Brexit: key risks and opportunities for the environment and climate change

2016

The UK's current legal commitment to tackle climate change is unaffected for now, but a Brexit raises significant questions about how the UK will work with the EU to decarbonise society post Paris Agreement and adapt to climate change.

 
UK voters have opted by a small majority to leave the European Union. In these uncertain times, the need for clear thinking informed by impartial evidence is at its greatest. The Tyndall Centre is firmly committed to producing evidence to inform societal debate and response to climate change.
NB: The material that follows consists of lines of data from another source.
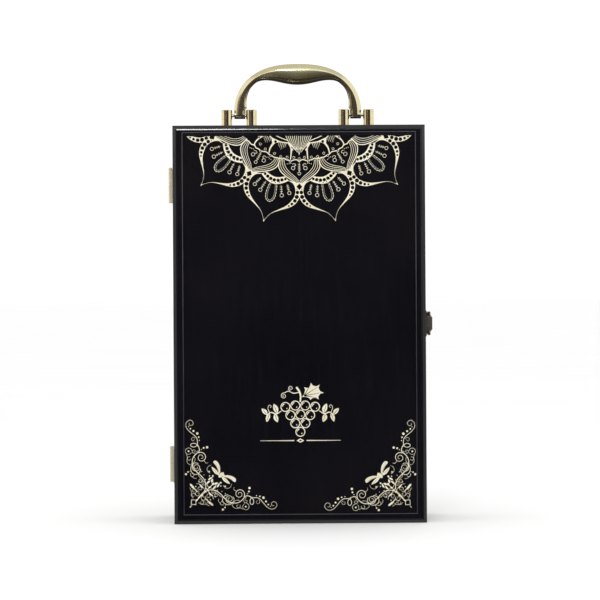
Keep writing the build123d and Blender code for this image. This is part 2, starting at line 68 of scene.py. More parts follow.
# ------------ materials
class Nodes:
    """Adds nodes to a tree. A value is a number, a colour, a vector or another node's output."""

    def __init__(self, tree, coordinates="Object"):
        self.tree = tree
        self.coordinates = self.add("TexCoord").outputs[coordinates]

    def put(self, value, socket):
        if hasattr(value, "is_output"):
            self.tree.links.new(value, socket)
        elif socket.type == "RGBA":
            socket.default_value = (*value, 1)
        else:
            socket.default_value = value

    def add(self, kind, **values):
        node = self.tree.nodes.new("ShaderNode" + kind)
        for key, value in values.items():
            self.put(value, node.inputs[key.replace("_", " ")])
        return node

    def noise(self, scale, detail, rough, distortion=0.0, vector=None):
        node = self.add(
            "TexNoise", Vector=vector or self.coordinates, Scale=scale, Detail=detail,
            Roughness=rough, Distortion=distortion,
        )
        return node.outputs["Fac"]

    def streaks(self, scale, detail, rough):
        """Noise drawn out into streaks by a scale for each axis."""
        drawn = self.add("Mapping", Vector=self.coordinates, Scale=scale).outputs["Vector"]
        return self.noise(1.0, detail, rough, vector=drawn)

    def bands(self, scale, direction, distortion):
        node = self.add("TexWave", Vector=self.coordinates, Scale=scale, Distortion=distortion)
        node.bands_direction = direction
        return node.outputs["Fac"]

    def ramp(self, fac, stops):
        node = self.add("ValToRGB", Fac=fac)
        elements = node.color_ramp.elements
        for element, (place, colour) in zip(elements, (stops[0], stops[-1])):
            element.position, element.color = place, (*colour, 1)
        for place, colour in stops[1:-1]:
            elements.new(place).color = (*colour, 1)
        return node.outputs["Color"]

    def span(self, fac, low, high, start=0.0, end=1.0):
        """Maps start to low and end to high."""
        limits = {"From_Min": start, "From_Max": end, "To_Min": low, "To_Max": high}
        return self.add("MapRange", Value=fac, **limits).outputs["Result"]

    def mix(self, fac, a, b):
        node = self.add("Mix")
        node.data_type = "RGBA"
        for place, value in ((0, fac), (6, a), (7, b)):
            self.put(value, node.inputs[place])
        return node.outputs[2]

    def bump(self, height, distance, strength, below=None):
        node = self.add("Bump", Height=height, Distance=distance, Strength=strength)
        if below is not None:
            self.put(below, node.inputs["Normal"])
        return node.outputs["Normal"]


class Shader(Nodes):
    """A node material with one Principled shader, whose constant values are given by name."""

    def __init__(self, name, **values):
        self.material = bpy.data.materials.new(name)
        self.material.use_nodes = True
        super().__init__(self.material.node_tree)
        self.bsdf = next(n for n in self.tree.nodes if n.type == "BSDF_PRINCIPLED")
        for key, value in values.items():
            self.put(value, self.bsdf.inputs[key.replace("_", " ")])

    def done(self, *values, keys=("Base Color", "Roughness", "Normal")):
        for key, value in zip(keys, values):
            self.put(value, self.bsdf.inputs[key])
        return self.material


def lacquer_material(name, grain, painted_highlight_gain=1):
    """Gloss blue-black lacquer over board, with flow marks and faint grain along one axis. Every
    colour is multiplied by the gain; a gain above 1 is a painted highlight.
    """
    def paint(*rgb):
        return tuple(painted_highlight_gain * v for v in rgb)

    s = Shader(name)
    colour = s.ramp(s.noise(9, 3, 0.55), [
        (0.3, paint(0.0034, 0.0031, 0.0044)),
        (0.52, paint(0.0048, 0.0044, 0.0064)),
        (0.75, paint(0.0066, 0.0058, 0.0072)),
    ])
    streaks = s.streaks(grain, 4, 0.6)
    colour = s.mix(s.span(streaks, 0, 0.5, 0.5, 0.8), colour, paint(0.0095, 0.0088, 0.0108))
    peel = s.noise(210, 2, 0.5)
    normal = s.bump(peel, 3e-5, 0.3, below=s.bump(streaks, 2e-5, 0.35))
    smudge = s.noise(28, 4, 0.6, 0.6)
    return s.done(colour, s.span(smudge, 0.07, 0.17, 0.3, 0.75), normal)


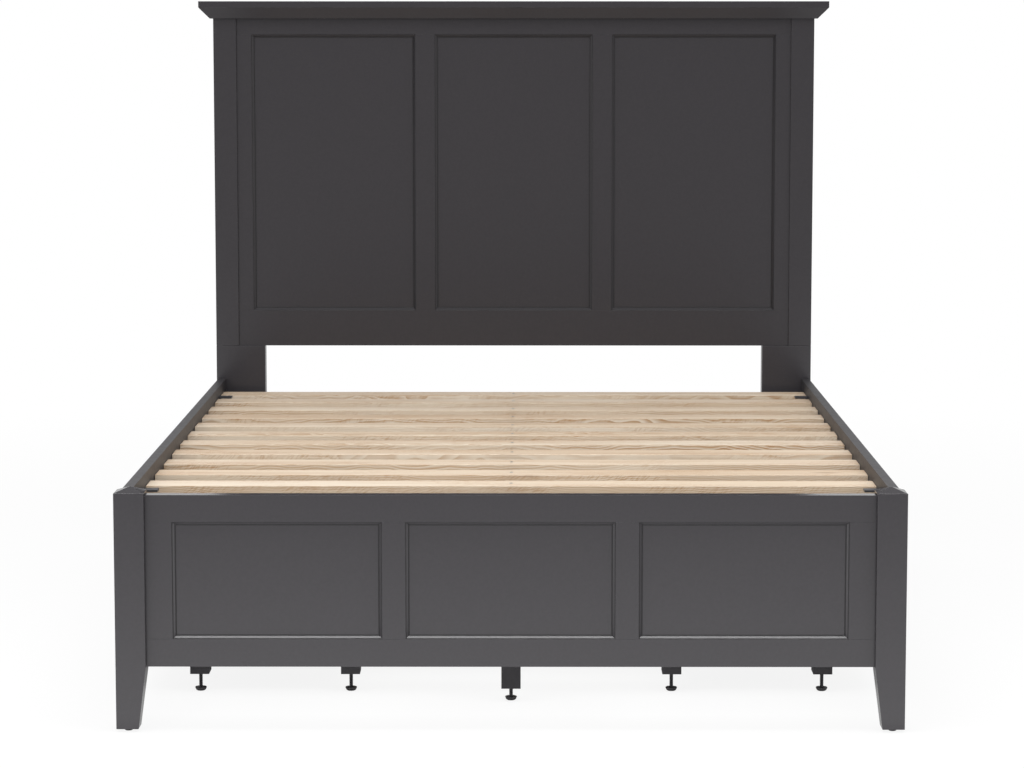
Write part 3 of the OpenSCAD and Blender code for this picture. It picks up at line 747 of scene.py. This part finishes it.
# Fasteners of the carcasses, the ledges and the drawers
FLUSH_SINK = 0.2 * MM  # from a face to the flush screws in it
PAN_HEAD = (7 * MM, 2.4 * MM)  # diameter and height
STRETCHER_SCREWS = (42 * MM, 420 * MM)  # from a carcass's back
STRETCHER_DOWN = 7 * MM  # from the ledges to the stretchers' middle
FLOOR_SCREWS = (75 * MM, 225 * MM, 375 * MM)  # from a carcass's back
FLOOR_UP = 26 * MM  # from the rails' lower edge to the middle of a carcass's floor
LEDGE_WIDTH = 35 * MM
LEDGE_SCREWS = 9
STEEL = 1.5 * MM
RUNNER_WIDTH = 13 * MM
SLIDER_GAP = 5 * MM  # from a bay's wall to the sliding half of a runner
RUNNER_SCREW_IN = 30 * MM  # from a runner's end
SLIDER_SHIFT = 18 * MM  # from the tracks' screws to those of the sliding halves
BOX_BOARD = 12 * MM
BOX_SCREW_EDGE = 20 * MM  # from a drawer box's top and bottom to its screws
FRONT_SCREW_YS = (-200 * MM, 200 * MM)
FRONT_SCREW_ZS = (-45 * MM, 45 * MM)


def carcass_screws(side):
    """Places of the screws through a carcass's two end boards."""
    low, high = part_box("carcass_right")
    points = [(x, LEDGES_LOW.z - STRETCHER_DOWN) for x in STRETCHER_SCREWS]
    points += [(x, RAIL_BOTTOM + FLOOR_UP) for x in FLOOR_SCREWS]
    return [
        facing((side * (low.x + x), y, z), (0, way, 0))
        for y, way in ((low.y, -1), (high.y, 1)) for x, z in points
    ]


def ledge_screws(side):
    """Places of the screws through a ledge into its side rail."""
    face, z = side * (RAIL_X - LEDGE_WIDTH), (LEDGES_LOW.z + LEDGES_HIGH.z) / 2
    ys = spread(LEDGES_LOW.y, LEDGES_HIGH.y, LEDGE_SCREWS)
    return [facing((face, y, z), (-side, 0, 0)) for y in ys]


def runners_of(number):
    """A drawer's side, and its runners' screws in X, the bay's walls in Y and their height."""
    low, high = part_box("drawer_runners_%d" % number)
    side = 1 if low.x > 0 else -1
    near, far = sorted((abs(low.x), abs(high.x)))
    xs = (near + RUNNER_SCREW_IN, (near + far) / 2, far - RUNNER_SCREW_IN)
    walls = (low.y - SLIDER_GAP, high.y + SLIDER_GAP)
    return side, [side * x for x in xs], walls, (low.z + high.z) / 2


def track_screws(number):
    """Places of the screws of the fixed halves of a drawer's runners."""
    _, xs, walls, z = runners_of(number)
    return [
        facing((x, y + way * STEEL, z), (0, way, 0))
        for y, way in zip(walls, (1, -1)) for x in xs
    ]


def make_carcass_fasteners(materials):
    """Screws of the carcass boards, the ledges and the fixed halves of the runners."""
    raised = [place for number in DRAWERS for place in track_screws(number)]
    flush = [place for side in (-1, 1) for place in carcass_screws(side) + ledge_screws(side)]
    copies("track_screws", domed_screw(*PAN_HEAD), raised, "bed", "zinc_steel", materials)
    screw = countersunk_screw(7 * MM, FLUSH_SINK)
    copies("carcass_screws", screw, flush, "bed", "zinc_steel", materials)


def box_screws(number):
    """Places of the flush screws at the corners of a drawer's box."""
    side, _, walls, _ = runners_of(number)
    low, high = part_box("drawer_box_%d" % number)
    back = min(abs(low.x), abs(high.x))
    xs = (side * (back + BOX_BOARD / 2), side * (RAIL_X - BOX_BOARD / 2))
    zs = (low.z + BOX_SCREW_EDGE, high.z - BOX_SCREW_EDGE)
    return [
        facing((x, y - way * RUNNER_WIDTH, z), (0, way, 0))
        for y, way in zip(walls, (-1, 1)) for x in xs for z in zs
    ]


def pan_screws(number):
    """Places of the raised screws of a drawer's sliding runners, and of its front."""
    side, xs, walls, z = runners_of(number)
    places = []
    for y, way in zip(walls, (-1, 1)):
        face = y - way * (RUNNER_WIDTH - STEEL)
        places += [facing((x + side * SLIDER_SHIFT, face, z), (0, way, 0)) for x in xs[:2]]
    inside, middle = side * (RAIL_X - BOX_BOARD), sum(walls) / 2
    return places + [
        facing((inside, middle + dy, z + dz), (-side, 0, 0))
        for dy in FRONT_SCREW_YS for dz in FRONT_SCREW_ZS
    ]


def make_drawer_fasteners(materials):
    """Screws of each drawer box, of its front and of its sliding runners."""
    for number in DRAWERS:
        body = "drawer_%d" % number
        flush, raised = countersunk_screw(6 * MM, FLUSH_SINK), domed_screw(*PAN_HEAD)
        copies(body + "_box_screws", flush, box_screws(number), body, "zinc_steel", materials)
        copies(body + "_pan_screws", raised, pan_screws(number), body, "zinc_steel", materials)


# Levelling feet with real threads in place of the CAD's plain rods
THREAD_RADIUS = 4.0 * MM
THREAD_DEPTH = 0.7 * MM
THREAD_PITCH = 1.25 * MM
THREAD_STEPS = 20
# Radius and height of the pad's outline, in mm, up to the rod's core
PAD_OUTLINE = [
    (0, 0), (8, 0), (10.25, 1.5), (12.5, 6), (12.5, 7), (12.2, 7.7), (11.5, 8), (3.2, 8),
]
CORE_RADIUS = 3.2 * MM
PLAIN_END = 1.6 * MM
THREAD_LOW = 7.2 * MM
THREAD_RUNOUT = 1.2 * MM  # of the thread into the rod's plain end
FLANGE_RADIUS = 11 * MM
FLANGE = 1.5 * MM
FLANGE_HOLE = 4.4 * MM
MIDDLE_ROW = 100 * MM  # feet nearer to the middle than this stand under the centre legs


def add_thread(shape, low, high):
    """Winds a thread about Z between two heights."""
    root = THREAD_RADIUS - THREAD_DEPTH
    section = [(root, 0.0), (root, 0.14), (THREAD_RADIUS, 0.5), (THREAD_RADIUS, 0.64)]
    rows = []
    for k in range(int((high - low) / THREAD_PITCH * THREAD_STEPS)):
        turn = 2 * math.pi * k / THREAD_STEPS
        foot = low + THREAD_PITCH * k / THREAD_STEPS
        rows.append([
            shape.verts.new((r * math.cos(turn), r * math.sin(turn), foot + up * THREAD_PITCH))
            for r, up in section
        ])
    for k in range(len(rows) - THREAD_STEPS - 1):
        here = rows[k] + rows[k + THREAD_STEPS][:1]
        there = rows[k + 1] + rows[k + 1 + THREAD_STEPS][:1]
        for i in range(len(section)):
            shape.faces.new([here[i], there[i], there[i + 1], here[i + 1]])


def threaded_foot(top):
    """A levelling foot: a rounded pad, and an M8 rod up to a height."""
    pad = [(r * MM, z * MM) for r, z in PAD_OUTLINE]
    neck = top - PLAIN_END
    rod = [
        (CORE_RADIUS, neck), (THREAD_RADIUS, neck), (THREAD_RADIUS, top - MM), (3 * MM, top),
        (0, top),
    ]
    shape = bmesh.new()
    turned = lathe(pad + rod)
    shape.from_mesh(turned)
    bpy.data.meshes.remove(turned)
    add_thread(shape, THREAD_LOW, neck + THREAD_RUNOUT)
    return to_mesh(shape, "threaded_foot")


def nut_flange():
    """The flange of a nut in a leg block, with its hole, from Z 0 down."""
    hole = lathe([
        (0, -2 * FLANGE), (FLANGE_HOLE, -2 * FLANGE), (FLANGE_HOLE, FLANGE), (0, FLANGE),
    ])
    disc = lathe([
        (0, -FLANGE), (FLANGE_RADIUS - 0.4 * MM, -FLANGE), (FLANGE_RADIUS, -0.4 * FLANGE),
        (FLANGE_RADIUS, 0), (0, 0),
    ])
    return carved(disc, hole)


def make_feet(materials):
    """The threaded feet, and the flanges of the nuts in the leg blocks above them."""
    side_z, middle_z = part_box("carcass_left")[0].z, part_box("center_legs")[0].z
    flanges = []
    for name in FEET:
        low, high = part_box(name)
        x, y = (low.x + high.x) / 2, (low.y + high.y) / 2
        mesh, here = threaded_foot(high.z), [Matrix.Translation((x, y, 0))]
        foot = copies(name + "_threaded", mesh, here, name, "black_steel", materials)
        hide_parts(name)
        flanges.append(Matrix.Translation((x, y, middle_z if abs(x) < MIDDLE_ROW else side_z)))
    copies("leg_nut_flanges", nut_flange(), flanges, "bed", "black_steel", materials)


# Studio
KEY_POWER = 60.0
KEY_SIZE = (4.0, 1.2)
KEY_PLACE = (0.0, -1.4, 4.2)
KEY_SPREAD = 120.0  # degrees
FILL_POWER = 145.0
FILL_SIZE = (6.0, 3.0)
FILL_PLACE = (-1.0, -6.0, 2.2)
FILL_TARGET = (0.0, -1.0, 0.5)
WORLD_LIGHT = 0.8
WHITE = (1.0, 1.0, 1.0, 1.0)
# Brightness of the surround in reflections: of the dark room at the horizon and overhead,
# and of the white backdrop, which fades in by the direction's Y and out by its Z
GLOSS_LEVEL = 0.08
GLOSS_ABOVE = 0.5
GLOSS_BACKDROP = 1.0
FRONT_FADE = (-0.6, 0.1)
BACKDROP_FADE = (0.2, 0.7)
FLOOR_SIZE = 60.0
FLOOR_COLOUR = (0.82, 0.82, 0.82, 1.0)
# Share of plain white in what the camera sees of the floor, near the bed and far off
FLOOR_WHITE = (0.88, 1.0)
FLOOR_FADE = (1.4, 4.5)
BED_HALF = (0.8, 1.09, 0.0)  # half the bed's outline on the floor
# The floor's brightness in reflections, a painted glow: SIDE_GLOSS beside and behind the bed, and
# in front of it a level above plain white that falls with the distance. SIDE_FADE lies between the
# two.
SIDE_GLOSS = 0.6
SIDE_FADE = (1.0, 1.2)
FLOOR_GLOSS = (1.6, 0.35)
GLOSS_FADE = (1.2, 5.0)
# Share of that brightness in reflections under the bed and outside its outline
UNDER_GLOSS = (0.1, 1.0)
UNDER_FADE = (-0.25, 0.05)


def beyond_bed(tree, place):
    """Distance of a floor point from the bed's outline, below 0 under the bed."""
    x, y, _ = tree.parts(tree.vector("SUBTRACT", tree.vector("ABSOLUTE", place), BED_HALF))
    return tree.math("MAXIMUM", x, y)


def make_world():
    """An even pale surround, white where the camera sees it."""
    world = bpy.data.worlds.new("studio")
    bpy.context.scene.world = world
    tree = Tree(world)
    path = tree.add("LightPath").outputs
    _, y, z = tree.parts(tree.add("TexCoord").outputs["Generated"])
    above = tree.span(z, 0.0, 1.0, GLOSS_LEVEL, GLOSS_ABOVE)
    backdrop = tree.span(z, *BACKDROP_FADE, GLOSS_BACKDROP, 0.0)
    backdrop = tree.math("MULTIPLY", tree.span(y, *FRONT_FADE), backdrop)
    gloss = tree.math("MAXIMUM", above, backdrop)
    strength = tree.between(path["Is Glossy Ray"], WORLD_LIGHT, gloss)
    strength = tree.math("MAXIMUM", strength, path["Is Camera Ray"])
    strength = tree.math("MAXIMUM", strength, path["Is Transmission Ray"])
    sky = tree.add("Background", {"Color": WHITE, "Strength": strength})
    tree.add("OutputWorld", {"Surface": sky.outputs[0]})


def floor_material():
    """Matt pale floor, mixed with plain white where the camera sees it, and with a painted glow
    where a reflection sees it, brighter than white in front of the bed.
    """
    tree = Tree(bpy.data.materials.new("pale_floor"))
    place = tree.add("NewGeometry").outputs["Position"]
    path = tree.add("LightPath").outputs
    mirrored = path["Is Glossy Ray"]
    seen = tree.math("MAXIMUM", path["Is Camera Ray"], path["Is Transmission Ray"])
    away = tree.span(tree.length(place), *FLOOR_FADE, *FLOOR_WHITE)
    under = tree.span(beyond_bed(tree, place), *UNDER_FADE, *UNDER_GLOSS)
    share = tree.between(mirrored, tree.math("MULTIPLY", seen, away), under)
    ahead = tree.math("MULTIPLY", tree.parts(place)[1], -1.0)
    gloss = tree.math(
        "MINIMUM", tree.span(ahead, *GLOSS_FADE, *FLOOR_GLOSS),
        tree.span(ahead, *SIDE_FADE, SIDE_GLOSS, FLOOR_GLOSS[0]),
    )
    strength = tree.between(mirrored, 1.0, gloss)
    matt = tree.add("BsdfDiffuse", {"Color": FLOOR_COLOUR}).outputs[0]
    white = tree.add("Emission", {"Color": WHITE, "Strength": strength}).outputs[0]
    mixed = tree.add("MixShader", {0: share, 1: matt, 2: white}).outputs[0]
    tree.add("OutputMaterial", {"Surface": mixed})
    return tree.owner


def make_floor():
    """A pale floor that the camera sees nearly white, with the bed's soft shadow on it."""
    half = FLOOR_SIZE / 2
    corners = [(-half, -half, 0), (half, -half, 0), (half, half, 0), (-half, half, 0)]
    mesh = bpy.data.meshes.new("floor")
    mesh.from_pydata(corners, [], [(0, 1, 2, 3)])
    floor = bpy.data.objects.new("floor", mesh)
    bpy.context.scene.collection.objects.link(floor)
    mesh.materials.append(floor_material())


def make_light(name, power, size, place, target):
    """A rectangular soft light that faces a target."""
    data = bpy.data.lights.new(name, "AREA")
    data.shape = "RECTANGLE"
    data.energy = power
    data.size, data.size_y = size
    light = bpy.data.objects.new(name, data)
    bpy.context.scene.collection.objects.link(light)
    light.location = place
    light.rotation_euler = (Vector(target) - Vector(place)).to_track_quat("-Z", "Y").to_euler()
    return light


def make_studio():
    """The surround, the floor, a long light overhead and a soft one in front."""
    make_world()
    make_floor()
    key = make_light("key", KEY_POWER, KEY_SIZE, KEY_PLACE, (*KEY_PLACE[:2], 0))
    key.data.spread = math.radians(KEY_SPREAD)
    fill = make_light("front_fill", FILL_POWER, FILL_SIZE, FILL_PLACE, FILL_TARGET)
    fill.visible_glossy = False


# Camera: level lines of the photograph solved by least squares for a camera without shift
CAMERA_PLACE = (0.025, -7.280, 1.4135)
CAMERA_TILT = 6.469  # degrees below the horizon
CAMERA_TURN = 0.202  # degrees towards -X
FOCAL_PIXELS = 3109.1
PICTURE_WIDTH = 1024
SENSOR = 36.0


def make_camera():
    """The photograph's viewing angle, from in front of the footboard."""
    data = bpy.data.cameras.new("camera")
    data.sensor_width = SENSOR
    data.lens = SENSOR * FOCAL_PIXELS / PICTURE_WIDTH
    camera = bpy.data.objects.new("camera", data)
    bpy.context.scene.collection.objects.link(camera)
    camera.location = CAMERA_PLACE
    camera.rotation_euler = (math.radians(90 - CAMERA_TILT), 0.0, math.radians(CAMERA_TURN))
    bpy.context.scene.camera = camera


bpy.context.scene.view_settings.view_transform = "Standard"
finishes = make_materials()
finish_nodes(finishes)
make_painted_quirk_shadows(finishes)
make_slat_fasteners(finishes)
make_bracket_fasteners(finishes)
make_carcass_fasteners(finishes)
make_drawer_fasteners(finishes)
make_feet(finishes)
make_studio()
make_camera()
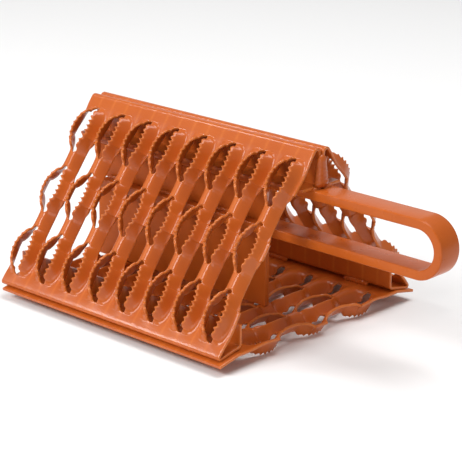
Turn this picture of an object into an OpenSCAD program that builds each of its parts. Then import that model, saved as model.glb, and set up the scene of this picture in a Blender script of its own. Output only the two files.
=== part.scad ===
// Wheel chock welded from three formed grating sheets, a flat-bar loop handle
// and two upright plates in its middle. X runs along the chock, the handle leaves at +X,
// Z is up, and the origin is on the ground under the middle of the whole thing.
// Inside the modules X starts at the front sheet's end and Z at the base edges.

/* [Grating sheets] */
// Thickness of the grating sheets
sheet_t = 2.3; // [1.6:0.1:3]
// Distance between neighbouring columns of toothed slots
col_pitch = 31.75; // [30:0.25:34]
// Distance between neighbouring rows of slots, up the slope
row_pitch = 57.15; // [56:0.05:58]
// Length of a toothed slot
slot_l = 44.45; // [42:0.05:46]
// Length of a smooth slot, which lies between the rows
gap_l = 42; // [40:0.5:43]
// Number of columns of toothed slots
cols = 8; // [6:1:8]
// Distance from a sheet's end to its first column
first_col = 13.5; // [12:0.5:15]
// How far the toothed rims stand out of the sheet
rim_out = 11.2; // [7:0.1:12]
// Half the opening between two toothed rims
rim_open = 8; // [4:0.1:9]
// How far the web between two toothed slots stands out
web_out = 4.6; // [3:0.1:5]
// How far the web between two smooth slots stands out
valley_out = 2.3; // [1:0.1:3]
// How far the sheet dips in beside the outer rows
valley_dip = 1.2; // [0:0.1:2]
// How far the smooth rims stand in
blade_in = 3.6; // [0:0.1:4]
// Half the opening between two smooth rims
blade_open = 6.4; // [3:0.1:7]

/* [Body] */
// Distance from the middle to the sharp lower corner of a sloping sheet
toe_y = 118.5; // [117:0.1:119]
// Height of the sharp upper corner of a sloping sheet
apex_z = 157.4; // [155:0.1:160]
// Distance up the slope from its lower corner to the middle of its slots
field_up = 94; // [93:0.1:95]
// Width of the base sheet
base_w = 234.5; // [234:0.5:240]
// Width of the base sheet's turned-down margins
margin_w = 20; // [18:0.5:22]
// Height of the base sheet's underside over its edges
base_rise = 4.2; // [3.5:0.1:5]
// Distance from the middle to the lower lips
lip_y = 89; // [88:0.5:90]
// Height of the lower lips' top edge
lip_z = 27; // [20:0.5:30]
// Width of the upper lips
top_lip = 21; // [18:0.5:22]
// How far the back sheet is shifted along X
back_shift = 2; // [1:0.5:3]
// How far the base sheet is shifted along X
base_shift = 4.5; // [4:0.5:6]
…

Tyndall's Professor Andy Jordan of the University of East Anglia (UEA) and colleagues have published an extensive report in April which detailed the key risks and opportunities of a Brexit for the environment, energy, climate change and fisheries. Prof Jordan also served as a specialist advisor to the House of Commons, which produced a detailed review of EU-UK relations in April.
 
Prof Jordan said: "UK policy makers and academics are accustomed to thinking that climate, energy and environmental policy will be made jointly with the EU. The result of the referendum flips that assumption completely on its head. The referendum campaign may now be over, but the hard political debates the future direction of policy start now." 

As the UK begins the complex task of decarbonising society in the context of a very fluid and uncertain governance landscape, the Tyndall Centre will continue to be a source of impartial and authoritative evidence to guide decision makers in the UK, Europe and globally.